◆ RECORDS FOR THE TASK:
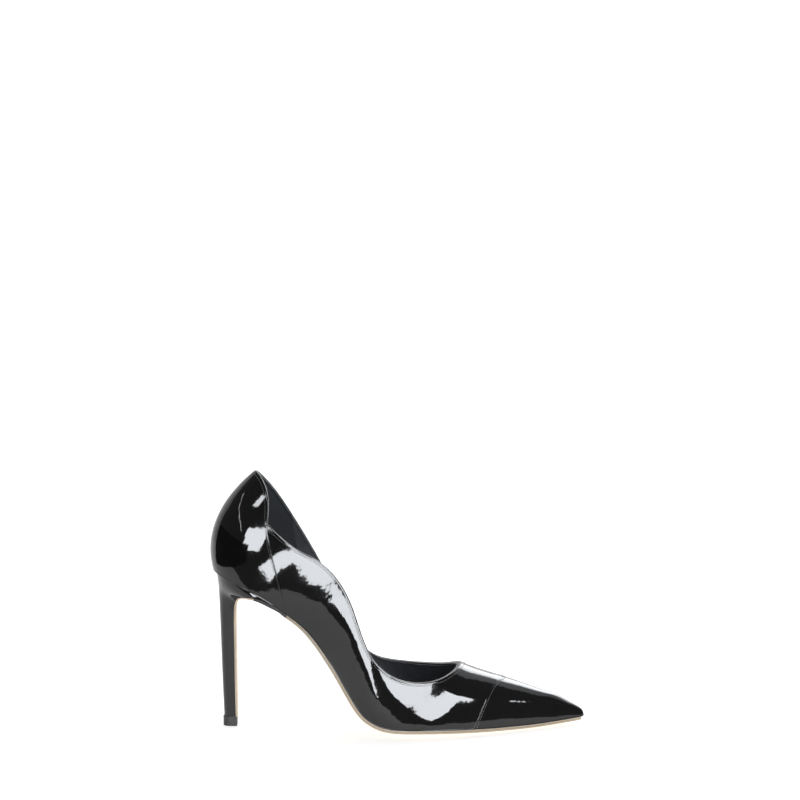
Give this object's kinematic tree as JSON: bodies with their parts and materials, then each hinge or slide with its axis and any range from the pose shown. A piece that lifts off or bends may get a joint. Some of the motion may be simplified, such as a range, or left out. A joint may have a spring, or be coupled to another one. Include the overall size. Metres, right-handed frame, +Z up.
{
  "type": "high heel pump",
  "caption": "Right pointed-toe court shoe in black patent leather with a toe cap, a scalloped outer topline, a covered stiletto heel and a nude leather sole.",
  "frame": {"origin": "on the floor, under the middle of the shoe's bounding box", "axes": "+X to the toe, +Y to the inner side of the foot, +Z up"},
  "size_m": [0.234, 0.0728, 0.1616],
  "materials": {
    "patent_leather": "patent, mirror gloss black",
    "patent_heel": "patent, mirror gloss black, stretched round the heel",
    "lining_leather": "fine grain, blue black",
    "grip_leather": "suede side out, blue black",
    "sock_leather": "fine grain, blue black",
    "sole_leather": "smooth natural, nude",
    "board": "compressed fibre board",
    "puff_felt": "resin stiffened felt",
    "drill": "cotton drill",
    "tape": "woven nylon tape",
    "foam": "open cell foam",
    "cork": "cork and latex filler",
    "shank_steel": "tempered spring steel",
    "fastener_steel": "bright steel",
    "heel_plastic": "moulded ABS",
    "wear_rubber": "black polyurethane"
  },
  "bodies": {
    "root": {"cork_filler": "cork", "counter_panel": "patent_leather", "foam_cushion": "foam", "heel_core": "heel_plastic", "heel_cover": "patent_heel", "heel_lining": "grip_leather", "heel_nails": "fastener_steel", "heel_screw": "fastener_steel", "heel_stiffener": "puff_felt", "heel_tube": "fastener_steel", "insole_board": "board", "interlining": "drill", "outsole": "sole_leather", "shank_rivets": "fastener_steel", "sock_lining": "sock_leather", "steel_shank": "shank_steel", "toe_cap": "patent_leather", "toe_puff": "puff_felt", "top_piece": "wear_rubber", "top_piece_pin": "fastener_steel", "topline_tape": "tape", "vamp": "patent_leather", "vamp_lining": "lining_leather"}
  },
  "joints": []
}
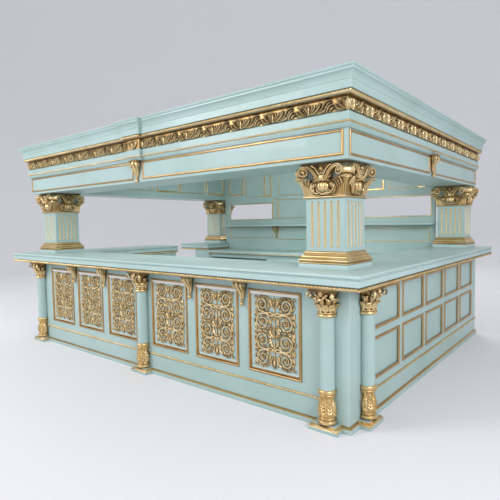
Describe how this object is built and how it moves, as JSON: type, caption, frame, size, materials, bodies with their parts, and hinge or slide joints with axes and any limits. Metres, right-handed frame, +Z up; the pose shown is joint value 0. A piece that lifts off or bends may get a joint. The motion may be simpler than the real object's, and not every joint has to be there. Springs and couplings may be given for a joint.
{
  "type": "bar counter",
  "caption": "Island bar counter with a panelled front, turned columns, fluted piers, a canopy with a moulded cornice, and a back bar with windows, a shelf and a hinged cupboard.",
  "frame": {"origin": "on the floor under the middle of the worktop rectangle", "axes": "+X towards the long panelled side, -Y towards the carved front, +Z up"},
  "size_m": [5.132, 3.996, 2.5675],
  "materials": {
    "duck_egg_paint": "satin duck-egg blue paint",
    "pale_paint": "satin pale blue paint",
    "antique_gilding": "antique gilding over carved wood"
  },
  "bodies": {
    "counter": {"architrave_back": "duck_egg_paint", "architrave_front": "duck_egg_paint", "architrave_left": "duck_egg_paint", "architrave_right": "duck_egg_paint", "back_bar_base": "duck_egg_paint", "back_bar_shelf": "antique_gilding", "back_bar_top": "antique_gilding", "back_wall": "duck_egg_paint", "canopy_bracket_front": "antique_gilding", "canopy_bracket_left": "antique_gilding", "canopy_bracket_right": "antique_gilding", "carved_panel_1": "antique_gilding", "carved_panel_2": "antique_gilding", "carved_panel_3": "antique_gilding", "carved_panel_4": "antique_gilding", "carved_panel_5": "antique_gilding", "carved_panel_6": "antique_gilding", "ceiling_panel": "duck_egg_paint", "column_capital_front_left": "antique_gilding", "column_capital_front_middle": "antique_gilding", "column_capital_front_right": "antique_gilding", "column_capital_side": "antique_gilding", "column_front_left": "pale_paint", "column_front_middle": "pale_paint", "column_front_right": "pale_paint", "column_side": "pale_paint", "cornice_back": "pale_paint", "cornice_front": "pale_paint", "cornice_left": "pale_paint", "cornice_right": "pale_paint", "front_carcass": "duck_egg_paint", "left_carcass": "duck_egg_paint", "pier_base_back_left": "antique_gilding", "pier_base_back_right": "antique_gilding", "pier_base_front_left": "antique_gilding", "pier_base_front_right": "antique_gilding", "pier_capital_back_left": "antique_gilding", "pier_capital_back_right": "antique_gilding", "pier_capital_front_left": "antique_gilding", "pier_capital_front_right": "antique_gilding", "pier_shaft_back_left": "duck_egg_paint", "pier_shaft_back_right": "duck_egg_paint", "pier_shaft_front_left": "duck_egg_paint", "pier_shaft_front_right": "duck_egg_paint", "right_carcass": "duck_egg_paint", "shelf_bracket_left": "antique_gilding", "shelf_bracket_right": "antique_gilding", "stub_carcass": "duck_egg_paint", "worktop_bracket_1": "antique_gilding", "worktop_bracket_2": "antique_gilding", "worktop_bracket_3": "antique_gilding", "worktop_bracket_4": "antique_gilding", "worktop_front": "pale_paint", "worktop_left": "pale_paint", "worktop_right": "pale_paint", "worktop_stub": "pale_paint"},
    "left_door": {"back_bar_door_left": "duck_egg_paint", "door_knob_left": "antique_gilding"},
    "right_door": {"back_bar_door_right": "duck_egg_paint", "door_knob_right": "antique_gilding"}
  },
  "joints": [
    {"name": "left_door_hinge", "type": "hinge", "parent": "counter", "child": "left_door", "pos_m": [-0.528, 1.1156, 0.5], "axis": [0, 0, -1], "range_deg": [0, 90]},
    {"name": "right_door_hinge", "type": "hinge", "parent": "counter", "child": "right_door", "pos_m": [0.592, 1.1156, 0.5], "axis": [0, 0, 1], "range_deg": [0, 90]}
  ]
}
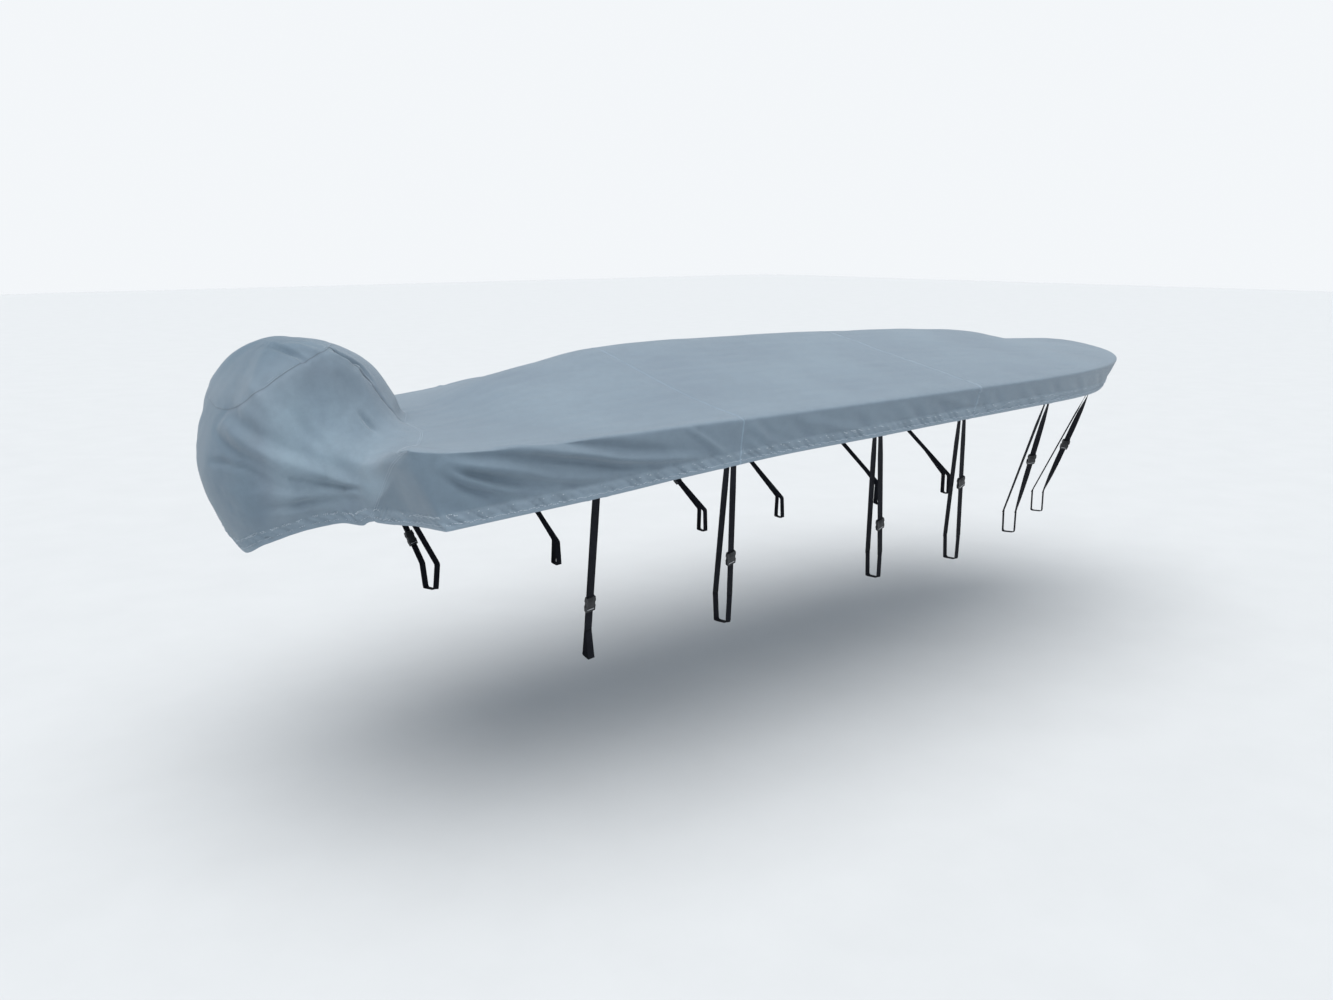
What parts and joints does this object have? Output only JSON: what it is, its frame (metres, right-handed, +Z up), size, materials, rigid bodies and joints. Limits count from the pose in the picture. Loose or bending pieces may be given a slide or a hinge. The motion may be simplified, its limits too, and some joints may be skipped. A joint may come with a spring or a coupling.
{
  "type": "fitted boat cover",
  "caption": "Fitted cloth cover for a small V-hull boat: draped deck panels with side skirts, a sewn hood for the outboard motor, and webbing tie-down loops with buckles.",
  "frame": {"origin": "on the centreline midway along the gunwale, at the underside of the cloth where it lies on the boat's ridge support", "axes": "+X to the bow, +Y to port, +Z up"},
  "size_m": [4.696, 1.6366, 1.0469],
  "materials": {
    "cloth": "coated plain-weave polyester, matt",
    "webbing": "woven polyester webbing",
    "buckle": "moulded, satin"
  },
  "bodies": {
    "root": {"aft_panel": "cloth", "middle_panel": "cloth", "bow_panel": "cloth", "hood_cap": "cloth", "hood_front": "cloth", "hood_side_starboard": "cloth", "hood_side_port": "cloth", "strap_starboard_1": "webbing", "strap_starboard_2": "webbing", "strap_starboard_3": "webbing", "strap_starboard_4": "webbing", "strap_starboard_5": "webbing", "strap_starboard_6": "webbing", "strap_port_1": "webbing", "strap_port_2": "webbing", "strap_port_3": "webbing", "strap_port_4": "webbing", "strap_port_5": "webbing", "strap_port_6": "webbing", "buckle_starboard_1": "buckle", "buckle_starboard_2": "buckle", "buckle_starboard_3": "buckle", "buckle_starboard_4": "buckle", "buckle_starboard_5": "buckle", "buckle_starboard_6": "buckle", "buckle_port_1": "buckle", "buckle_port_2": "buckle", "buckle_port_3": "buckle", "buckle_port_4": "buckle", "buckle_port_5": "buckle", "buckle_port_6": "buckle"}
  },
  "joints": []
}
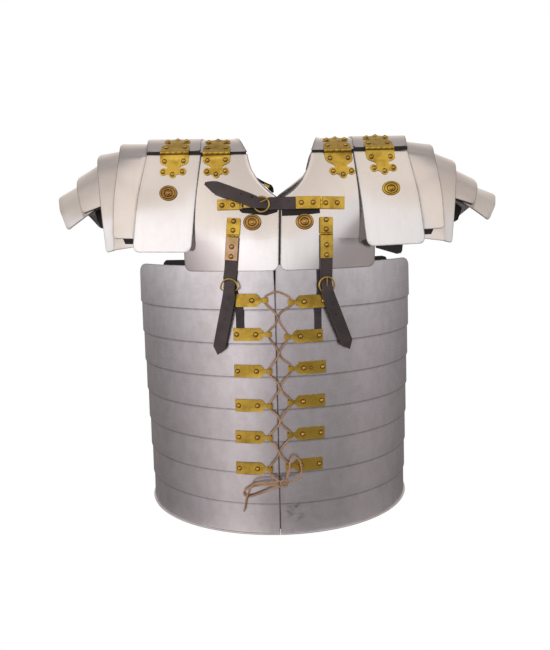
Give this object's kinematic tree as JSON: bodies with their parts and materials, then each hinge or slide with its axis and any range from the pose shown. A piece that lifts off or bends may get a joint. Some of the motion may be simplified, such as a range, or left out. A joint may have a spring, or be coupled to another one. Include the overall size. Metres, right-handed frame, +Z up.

◆ EXERCISE REQUIREMENTS: Reproduce the entries above in full, verbatim.

◆ CORRECT ANSWER:
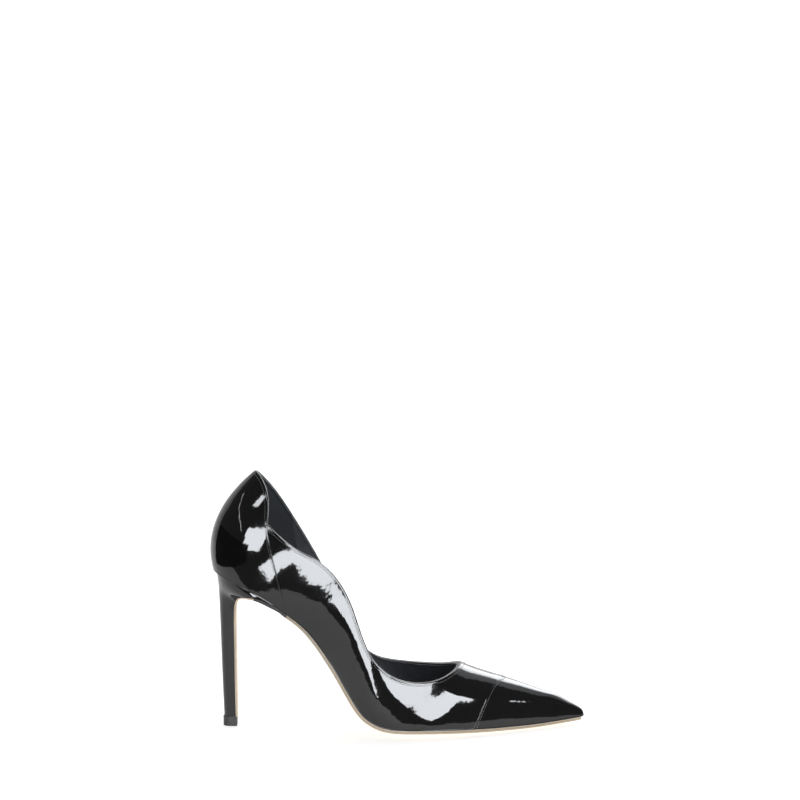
Give this object's kinematic tree as JSON: bodies with their parts and materials, then each hinge or slide with its axis and any range from the pose shown. A piece that lifts off or bends may get a joint. Some of the motion may be simplified, such as a range, or left out. A joint may have a spring, or be coupled to another one. Include the overall size. Metres, right-handed frame, +Z up.
{
  "type": "high heel pump",
  "caption": "Right pointed-toe court shoe in black patent leather with a toe cap, a scalloped outer topline, a covered stiletto heel and a nude leather sole.",
  "frame": {"origin": "on the floor, under the middle of the shoe's bounding box", "axes": "+X to the toe, +Y to the inner side of the foot, +Z up"},
  "size_m": [0.234, 0.0728, 0.1616],
  "materials": {
    "patent_leather": "patent, mirror gloss black",
    "patent_heel": "patent, mirror gloss black, stretched round the heel",
    "lining_leather": "fine grain, blue black",
    "grip_leather": "suede side out, blue black",
    "sock_leather": "fine grain, blue black",
    "sole_leather": "smooth natural, nude",
    "board": "compressed fibre board",
    "puff_felt": "resin stiffened felt",
    "drill": "cotton drill",
    "tape": "woven nylon tape",
    "foam": "open cell foam",
    "cork": "cork and latex filler",
    "shank_steel": "tempered spring steel",
    "fastener_steel": "bright steel",
    "heel_plastic": "moulded ABS",
    "wear_rubber": "black polyurethane"
  },
  "bodies": {
    "root": {"cork_filler": "cork", "counter_panel": "patent_leather", "foam_cushion": "foam", "heel_core": "heel_plastic", "heel_cover": "patent_heel", "heel_lining": "grip_leather", "heel_nails": "fastener_steel", "heel_screw": "fastener_steel", "heel_stiffener": "puff_felt", "heel_tube": "fastener_steel", "insole_board": "board", "interlining": "drill", "outsole": "sole_leather", "shank_rivets": "fastener_steel", "sock_lining": "sock_leather", "steel_shank": "shank_steel", "toe_cap": "patent_leather", "toe_puff": "puff_felt", "top_piece": "wear_rubber", "top_piece_pin": "fastener_steel", "topline_tape": "tape", "vamp": "patent_leather", "vamp_lining": "lining_leather"}
  },
  "joints": []
}
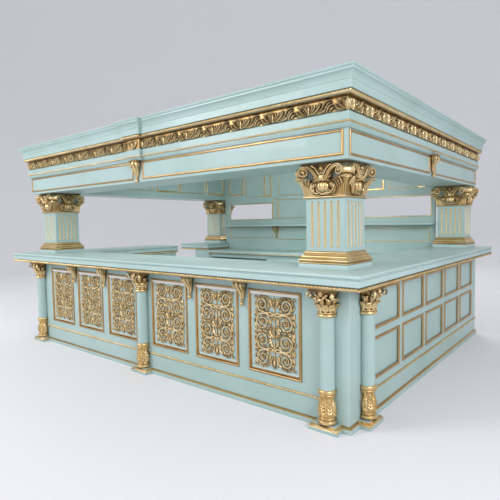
Describe how this object is built and how it moves, as JSON: type, caption, frame, size, materials, bodies with their parts, and hinge or slide joints with axes and any limits. Metres, right-handed frame, +Z up; the pose shown is joint value 0. A piece that lifts off or bends may get a joint. The motion may be simpler than the real object's, and not every joint has to be there. Springs and couplings may be given for a joint.
{
  "type": "bar counter",
  "caption": "Island bar counter with a panelled front, turned columns, fluted piers, a canopy with a moulded cornice, and a back bar with windows, a shelf and a hinged cupboard.",
  "frame": {"origin": "on the floor under the middle of the worktop rectangle", "axes": "+X towards the long panelled side, -Y towards the carved front, +Z up"},
  "size_m": [5.132, 3.996, 2.5675],
  "materials": {
    "duck_egg_paint": "satin duck-egg blue paint",
    "pale_paint": "satin pale blue paint",
    "antique_gilding": "antique gilding over carved wood"
  },
  "bodies": {
    "counter": {"architrave_back": "duck_egg_paint", "architrave_front": "duck_egg_paint", "architrave_left": "duck_egg_paint", "architrave_right": "duck_egg_paint", "back_bar_base": "duck_egg_paint", "back_bar_shelf": "antique_gilding", "back_bar_top": "antique_gilding", "back_wall": "duck_egg_paint", "canopy_bracket_front": "antique_gilding", "canopy_bracket_left": "antique_gilding", "canopy_bracket_right": "antique_gilding", "carved_panel_1": "antique_gilding", "carved_panel_2": "antique_gilding", "carved_panel_3": "antique_gilding", "carved_panel_4": "antique_gilding", "carved_panel_5": "antique_gilding", "carved_panel_6": "antique_gilding", "ceiling_panel": "duck_egg_paint", "column_capital_front_left": "antique_gilding", "column_capital_front_middle": "antique_gilding", "column_capital_front_right": "antique_gilding", "column_capital_side": "antique_gilding", "column_front_left": "pale_paint", "column_front_middle": "pale_paint", "column_front_right": "pale_paint", "column_side": "pale_paint", "cornice_back": "pale_paint", "cornice_front": "pale_paint", "cornice_left": "pale_paint", "cornice_right": "pale_paint", "front_carcass": "duck_egg_paint", "left_carcass": "duck_egg_paint", "pier_base_back_left": "antique_gilding", "pier_base_back_right": "antique_gilding", "pier_base_front_left": "antique_gilding", "pier_base_front_right": "antique_gilding", "pier_capital_back_left": "antique_gilding", "pier_capital_back_right": "antique_gilding", "pier_capital_front_left": "antique_gilding", "pier_capital_front_right": "antique_gilding", "pier_shaft_back_left": "duck_egg_paint", "pier_shaft_back_right": "duck_egg_paint", "pier_shaft_front_left": "duck_egg_paint", "pier_shaft_front_right": "duck_egg_paint", "right_carcass": "duck_egg_paint", "shelf_bracket_left": "antique_gilding", "shelf_bracket_right": "antique_gilding", "stub_carcass": "duck_egg_paint", "worktop_bracket_1": "antique_gilding", "worktop_bracket_2": "antique_gilding", "worktop_bracket_3": "antique_gilding", "worktop_bracket_4": "antique_gilding", "worktop_front": "pale_paint", "worktop_left": "pale_paint", "worktop_right": "pale_paint", "worktop_stub": "pale_paint"},
    "left_door": {"back_bar_door_left": "duck_egg_paint", "door_knob_left": "antique_gilding"},
    "right_door": {"back_bar_door_right": "duck_egg_paint", "door_knob_right": "antique_gilding"}
  },
  "joints": [
    {"name": "left_door_hinge", "type": "hinge", "parent": "counter", "child": "left_door", "pos_m": [-0.528, 1.1156, 0.5], "axis": [0, 0, -1], "range_deg": [0, 90]},
    {"name": "right_door_hinge", "type": "hinge", "parent": "counter", "child": "right_door", "pos_m": [0.592, 1.1156, 0.5], "axis": [0, 0, 1], "range_deg": [0, 90]}
  ]
}
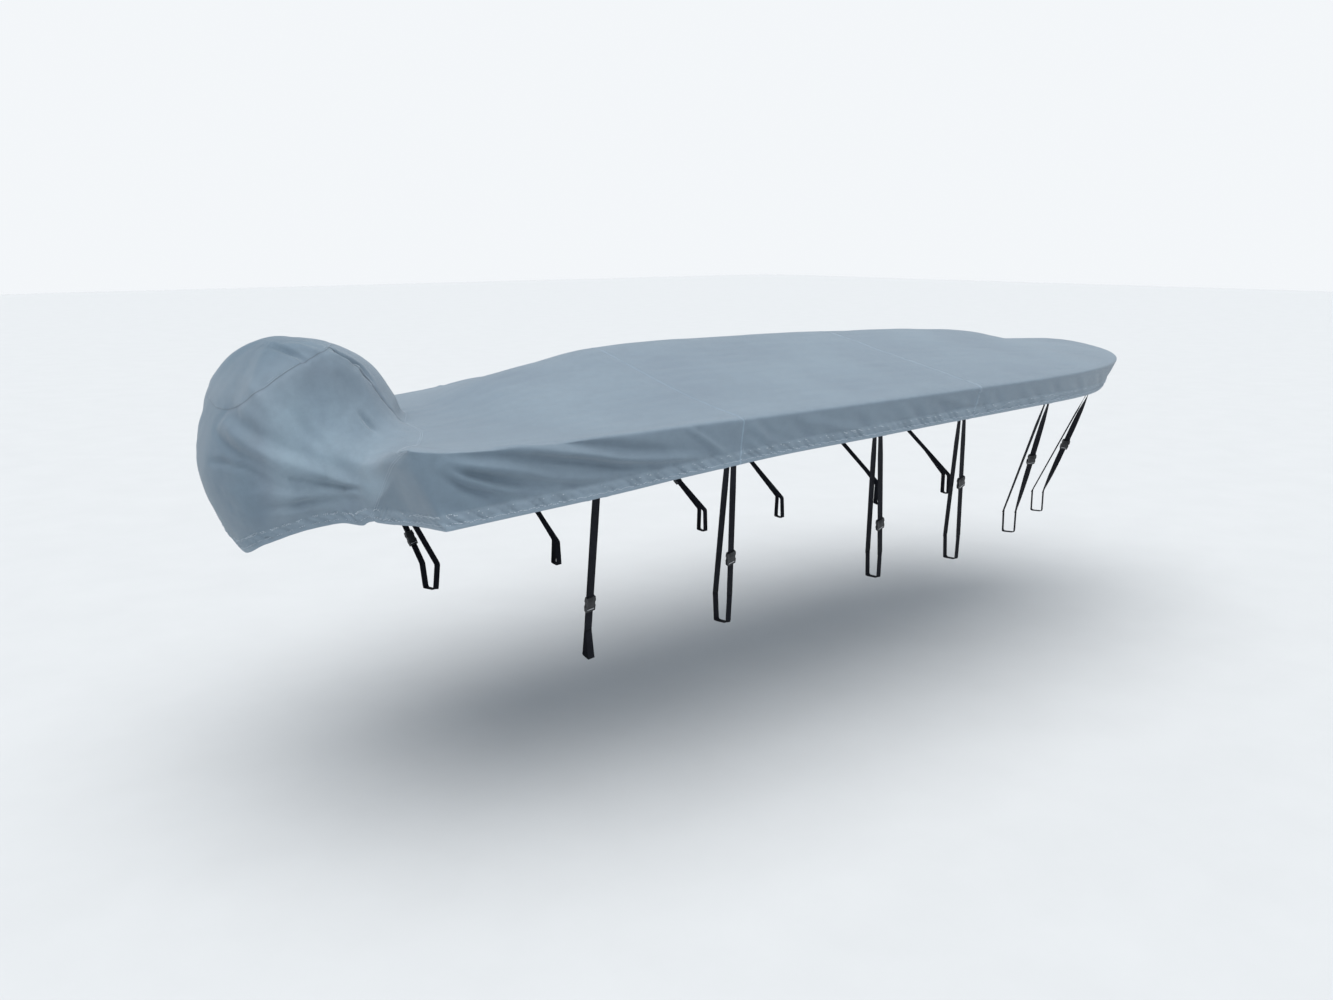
What parts and joints does this object have? Output only JSON: what it is, its frame (metres, right-handed, +Z up), size, materials, rigid bodies and joints. Limits count from the pose in the picture. Loose or bending pieces may be given a slide or a hinge. The motion may be simplified, its limits too, and some joints may be skipped. A joint may come with a spring or a coupling.
{
  "type": "fitted boat cover",
  "caption": "Fitted cloth cover for a small V-hull boat: draped deck panels with side skirts, a sewn hood for the outboard motor, and webbing tie-down loops with buckles.",
  "frame": {"origin": "on the centreline midway along the gunwale, at the underside of the cloth where it lies on the boat's ridge support", "axes": "+X to the bow, +Y to port, +Z up"},
  "size_m": [4.696, 1.6366, 1.0469],
  "materials": {
    "cloth": "coated plain-weave polyester, matt",
    "webbing": "woven polyester webbing",
    "buckle": "moulded, satin"
  },
  "bodies": {
    "root": {"aft_panel": "cloth", "middle_panel": "cloth", "bow_panel": "cloth", "hood_cap": "cloth", "hood_front": "cloth", "hood_side_starboard": "cloth", "hood_side_port": "cloth", "strap_starboard_1": "webbing", "strap_starboard_2": "webbing", "strap_starboard_3": "webbing", "strap_starboard_4": "webbing", "strap_starboard_5": "webbing", "strap_starboard_6": "webbing", "strap_port_1": "webbing", "strap_port_2": "webbing", "strap_port_3": "webbing", "strap_port_4": "webbing", "strap_port_5": "webbing", "strap_port_6": "webbing", "buckle_starboard_1": "buckle", "buckle_starboard_2": "buckle", "buckle_starboard_3": "buckle", "buckle_starboard_4": "buckle", "buckle_starboard_5": "buckle", "buckle_starboard_6": "buckle", "buckle_port_1": "buckle", "buckle_port_2": "buckle", "buckle_port_3": "buckle", "buckle_port_4": "buckle", "buckle_port_5": "buckle", "buckle_port_6": "buckle"}
  },
  "joints": []
}
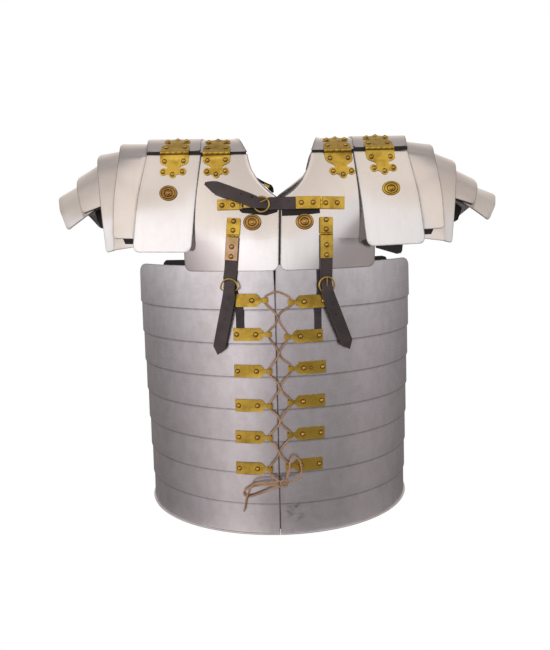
Give this object's kinematic tree as JSON: bodies with their parts and materials, then each hinge or slide with its axis and any range from the pose shown. A piece that lifts off or bends may get a joint. Some of the motion may be simplified, such as a range, or left out. A joint may have a spring, or be coupled to another one. Include the overall size. Metres, right-handed frame, +Z up.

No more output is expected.